Print all of the data exactly.

> Stored data
....

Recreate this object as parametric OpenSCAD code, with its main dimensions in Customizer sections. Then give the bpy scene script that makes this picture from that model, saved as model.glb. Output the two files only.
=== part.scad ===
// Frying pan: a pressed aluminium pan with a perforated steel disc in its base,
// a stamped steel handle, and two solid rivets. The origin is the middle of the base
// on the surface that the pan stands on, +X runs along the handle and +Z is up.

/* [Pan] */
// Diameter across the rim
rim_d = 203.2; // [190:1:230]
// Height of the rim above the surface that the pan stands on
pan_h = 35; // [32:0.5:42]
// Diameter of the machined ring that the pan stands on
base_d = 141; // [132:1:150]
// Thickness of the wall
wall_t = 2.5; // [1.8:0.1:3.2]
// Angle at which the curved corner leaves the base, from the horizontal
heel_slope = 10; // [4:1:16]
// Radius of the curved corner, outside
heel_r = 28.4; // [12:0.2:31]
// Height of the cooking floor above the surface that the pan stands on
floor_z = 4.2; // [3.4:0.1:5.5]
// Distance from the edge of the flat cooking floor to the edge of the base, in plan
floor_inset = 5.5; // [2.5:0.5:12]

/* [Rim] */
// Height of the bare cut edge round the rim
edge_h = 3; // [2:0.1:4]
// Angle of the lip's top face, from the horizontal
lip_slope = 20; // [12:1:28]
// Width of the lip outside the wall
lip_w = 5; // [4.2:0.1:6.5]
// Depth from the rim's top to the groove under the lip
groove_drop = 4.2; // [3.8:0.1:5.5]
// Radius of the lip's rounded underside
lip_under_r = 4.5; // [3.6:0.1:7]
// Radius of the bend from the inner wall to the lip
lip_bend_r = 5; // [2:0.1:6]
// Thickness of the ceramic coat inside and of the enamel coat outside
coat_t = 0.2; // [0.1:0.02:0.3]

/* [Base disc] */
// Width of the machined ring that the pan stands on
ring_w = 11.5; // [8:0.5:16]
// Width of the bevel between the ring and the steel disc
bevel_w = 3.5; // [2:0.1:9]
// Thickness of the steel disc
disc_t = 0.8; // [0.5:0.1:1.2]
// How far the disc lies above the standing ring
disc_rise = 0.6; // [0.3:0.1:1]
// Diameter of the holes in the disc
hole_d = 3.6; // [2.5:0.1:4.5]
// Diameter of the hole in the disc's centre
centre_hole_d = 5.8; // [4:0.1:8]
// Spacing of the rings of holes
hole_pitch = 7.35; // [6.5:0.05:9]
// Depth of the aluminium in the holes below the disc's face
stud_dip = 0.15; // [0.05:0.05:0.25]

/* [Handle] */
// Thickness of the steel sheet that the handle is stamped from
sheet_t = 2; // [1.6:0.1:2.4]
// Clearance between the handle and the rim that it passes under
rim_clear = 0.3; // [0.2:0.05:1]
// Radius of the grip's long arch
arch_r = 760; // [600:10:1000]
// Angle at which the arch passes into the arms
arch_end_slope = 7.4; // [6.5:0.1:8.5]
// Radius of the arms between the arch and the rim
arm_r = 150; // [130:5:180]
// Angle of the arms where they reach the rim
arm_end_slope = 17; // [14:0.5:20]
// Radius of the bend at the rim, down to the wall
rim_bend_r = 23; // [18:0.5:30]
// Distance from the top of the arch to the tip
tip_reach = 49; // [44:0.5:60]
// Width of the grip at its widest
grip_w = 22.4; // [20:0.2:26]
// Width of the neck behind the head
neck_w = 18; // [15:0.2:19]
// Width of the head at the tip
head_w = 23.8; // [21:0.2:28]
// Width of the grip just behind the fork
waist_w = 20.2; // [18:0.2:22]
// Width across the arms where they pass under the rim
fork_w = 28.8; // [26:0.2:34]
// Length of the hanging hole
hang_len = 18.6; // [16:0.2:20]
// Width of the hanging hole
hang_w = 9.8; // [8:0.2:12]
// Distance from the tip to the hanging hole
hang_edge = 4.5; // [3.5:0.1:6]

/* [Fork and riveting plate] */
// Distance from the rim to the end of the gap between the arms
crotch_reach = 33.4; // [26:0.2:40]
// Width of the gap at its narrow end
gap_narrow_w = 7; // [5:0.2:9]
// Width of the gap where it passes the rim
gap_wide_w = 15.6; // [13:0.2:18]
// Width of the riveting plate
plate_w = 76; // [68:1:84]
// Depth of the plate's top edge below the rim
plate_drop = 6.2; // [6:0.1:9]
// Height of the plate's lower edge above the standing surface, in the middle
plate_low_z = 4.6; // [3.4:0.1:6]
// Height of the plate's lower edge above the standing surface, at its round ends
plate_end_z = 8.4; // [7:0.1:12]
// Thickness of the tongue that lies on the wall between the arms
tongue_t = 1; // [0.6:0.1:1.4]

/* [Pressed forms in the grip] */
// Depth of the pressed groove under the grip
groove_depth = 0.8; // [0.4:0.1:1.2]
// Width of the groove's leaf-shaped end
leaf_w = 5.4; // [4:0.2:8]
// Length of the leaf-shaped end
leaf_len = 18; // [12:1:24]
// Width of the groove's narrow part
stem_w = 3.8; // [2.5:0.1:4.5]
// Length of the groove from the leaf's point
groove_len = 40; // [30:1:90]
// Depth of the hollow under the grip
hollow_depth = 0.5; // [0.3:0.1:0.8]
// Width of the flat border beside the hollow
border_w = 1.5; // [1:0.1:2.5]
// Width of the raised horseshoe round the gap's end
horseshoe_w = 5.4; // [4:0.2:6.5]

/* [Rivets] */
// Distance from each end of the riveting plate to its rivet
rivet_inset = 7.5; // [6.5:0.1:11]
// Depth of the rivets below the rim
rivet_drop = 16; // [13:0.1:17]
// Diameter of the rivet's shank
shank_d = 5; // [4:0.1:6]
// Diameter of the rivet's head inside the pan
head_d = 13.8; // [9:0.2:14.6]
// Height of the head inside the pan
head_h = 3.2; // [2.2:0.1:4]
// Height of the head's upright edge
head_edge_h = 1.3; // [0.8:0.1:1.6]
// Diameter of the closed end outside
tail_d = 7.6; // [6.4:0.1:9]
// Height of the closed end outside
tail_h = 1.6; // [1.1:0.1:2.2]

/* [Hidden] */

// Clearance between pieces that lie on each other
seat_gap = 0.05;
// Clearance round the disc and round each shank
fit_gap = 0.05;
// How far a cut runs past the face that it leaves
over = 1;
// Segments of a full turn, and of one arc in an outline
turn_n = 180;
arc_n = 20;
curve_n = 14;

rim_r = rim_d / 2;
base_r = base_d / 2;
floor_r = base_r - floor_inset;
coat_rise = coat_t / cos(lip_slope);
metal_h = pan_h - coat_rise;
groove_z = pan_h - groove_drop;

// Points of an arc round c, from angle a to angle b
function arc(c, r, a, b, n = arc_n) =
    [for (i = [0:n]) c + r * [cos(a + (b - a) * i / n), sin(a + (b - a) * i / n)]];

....

> Task answer
Recreate this object as parametric OpenSCAD code, with its main dimensions in Customizer sections. Then give the bpy scene script that makes this picture from that model, saved as model.glb. Output the two files only.
=== part.scad ===
// Frying pan: a pressed aluminium pan with a perforated steel disc in its base,
// a stamped steel handle, and two solid rivets. The origin is the middle of the base
// on the surface that the pan stands on, +X runs along the handle and +Z is up.

/* [Pan] */
// Diameter across the rim
rim_d = 203.2; // [190:1:230]
// Height of the rim above the surface that the pan stands on
pan_h = 35; // [32:0.5:42]
// Diameter of the machined ring that the pan stands on
base_d = 141; // [132:1:150]
// Thickness of the wall
wall_t = 2.5; // [1.8:0.1:3.2]
// Angle at which the curved corner leaves the base, from the horizontal
heel_slope = 10; // [4:1:16]
// Radius of the curved corner, outside
heel_r = 28.4; // [12:0.2:31]
// Height of the cooking floor above the surface that the pan stands on
floor_z = 4.2; // [3.4:0.1:5.5]
// Distance from the edge of the flat cooking floor to the edge of the base, in plan
floor_inset = 5.5; // [2.5:0.5:12]

/* [Rim] */
// Height of the bare cut edge round the rim
edge_h = 3; // [2:0.1:4]
// Angle of the lip's top face, from the horizontal
lip_slope = 20; // [12:1:28]
// Width of the lip outside the wall
lip_w = 5; // [4.2:0.1:6.5]
// Depth from the rim's top to the groove under the lip
groove_drop = 4.2; // [3.8:0.1:5.5]
// Radius of the lip's rounded underside
lip_under_r = 4.5; // [3.6:0.1:7]
// Radius of the bend from the inner wall to the lip
lip_bend_r = 5; // [2:0.1:6]
// Thickness of the ceramic coat inside and of the enamel coat outside
coat_t = 0.2; // [0.1:0.02:0.3]

/* [Base disc] */
// Width of the machined ring that the pan stands on
ring_w = 11.5; // [8:0.5:16]
// Width of the bevel between the ring and the steel disc
bevel_w = 3.5; // [2:0.1:9]
// Thickness of the steel disc
disc_t = 0.8; // [0.5:0.1:1.2]
// How far the disc lies above the standing ring
disc_rise = 0.6; // [0.3:0.1:1]
// Diameter of the holes in the disc
hole_d = 3.6; // [2.5:0.1:4.5]
// Diameter of the hole in the disc's centre
centre_hole_d = 5.8; // [4:0.1:8]
// Spacing of the rings of holes
hole_pitch = 7.35; // [6.5:0.05:9]
// Depth of the aluminium in the holes below the disc's face
stud_dip = 0.15; // [0.05:0.05:0.25]

/* [Handle] */
// Thickness of the steel sheet that the handle is stamped from
sheet_t = 2; // [1.6:0.1:2.4]
// Clearance between the handle and the rim that it passes under
rim_clear = 0.3; // [0.2:0.05:1]
// Radius of the grip's long arch
arch_r = 760; // [600:10:1000]
// Angle at which the arch passes into the arms
arch_end_slope = 7.4; // [6.5:0.1:8.5]
// Radius of the arms between the arch and the rim
arm_r = 150; // [130:5:180]
// Angle of the arms where they reach the rim
arm_end_slope = 17; // [14:0.5:20]
// Radius of the bend at the rim, down to the wall
rim_bend_r = 23; // [18:0.5:30]
// Distance from the top of the arch to the tip
tip_reach = 49; // [44:0.5:60]
// Width of the grip at its widest
grip_w = 22.4; // [20:0.2:26]
// Width of the neck behind the head
neck_w = 18; // [15:0.2:19]
// Width of the head at the tip
head_w = 23.8; // [21:0.2:28]
// Width of the grip just behind the fork
waist_w = 20.2; // [18:0.2:22]
// Width across the arms where they pass under the rim
fork_w = 28.8; // [26:0.2:34]
// Length of the hanging hole
hang_len = 18.6; // [16:0.2:20]
// Width of the hanging hole
hang_w = 9.8; // [8:0.2:12]
// Distance from the tip to the hanging hole
hang_edge = 4.5; // [3.5:0.1:6]

/* [Fork and riveting plate] */
// Distance from the rim to the end of the gap between the arms
crotch_reach = 33.4; // [26:0.2:40]
// Width of the gap at its narrow end
gap_narrow_w = 7; // [5:0.2:9]
// Width of the gap where it passes the rim
gap_wide_w = 15.6; // [13:0.2:18]
// Width of the riveting plate
plate_w = 76; // [68:1:84]
// Depth of the plate's top edge below the rim
plate_drop = 6.2; // [6:0.1:9]
// Height of the plate's lower edge above the standing surface, in the middle
plate_low_z = 4.6; // [3.4:0.1:6]
// Height of the plate's lower edge above the standing surface, at its round ends
plate_end_z = 8.4; // [7:0.1:12]
// Thickness of the tongue that lies on the wall between the arms
tongue_t = 1; // [0.6:0.1:1.4]

/* [Pressed forms in the grip] */
// Depth of the pressed groove under the grip
groove_depth = 0.8; // [0.4:0.1:1.2]
// Width of the groove's leaf-shaped end
leaf_w = 5.4; // [4:0.2:8]
// Length of the leaf-shaped end
leaf_len = 18; // [12:1:24]
// Width of the groove's narrow part
stem_w = 3.8; // [2.5:0.1:4.5]
// Length of the groove from the leaf's point
groove_len = 40; // [30:1:90]
// Depth of the hollow under the grip
hollow_depth = 0.5; // [0.3:0.1:0.8]
// Width of the flat border beside the hollow
border_w = 1.5; // [1:0.1:2.5]
// Width of the raised horseshoe round the gap's end
horseshoe_w = 5.4; // [4:0.2:6.5]

/* [Rivets] */
// Distance from each end of the riveting plate to its rivet
rivet_inset = 7.5; // [6.5:0.1:11]
// Depth of the rivets below the rim
rivet_drop = 16; // [13:0.1:17]
// Diameter of the rivet's shank
shank_d = 5; // [4:0.1:6]
// Diameter of the rivet's head inside the pan
head_d = 13.8; // [9:0.2:14.6]
// Height of the head inside the pan
head_h = 3.2; // [2.2:0.1:4]
// Height of the head's upright edge
head_edge_h = 1.3; // [0.8:0.1:1.6]
// Diameter of the closed end outside
tail_d = 7.6; // [6.4:0.1:9]
// Height of the closed end outside
tail_h = 1.6; // [1.1:0.1:2.2]

/* [Hidden] */

// Clearance between pieces that lie on each other
seat_gap = 0.05;
// Clearance round the disc and round each shank
fit_gap = 0.05;
// How far a cut runs past the face that it leaves
over = 1;
// Segments of a full turn, and of one arc in an outline
turn_n = 180;
arc_n = 20;
curve_n = 14;

rim_r = rim_d / 2;
base_r = base_d / 2;
floor_r = base_r - floor_inset;
coat_rise = coat_t / cos(lip_slope);
metal_h = pan_h - coat_rise;
groove_z = pan_h - groove_drop;

// Points of an arc round c, from angle a to angle b
function arc(c, r, a, b, n = arc_n) =
    [for (i = [0:n]) c + r * [cos(a + (b - a) * i / n), sin(a + (b - a) * i / n)]];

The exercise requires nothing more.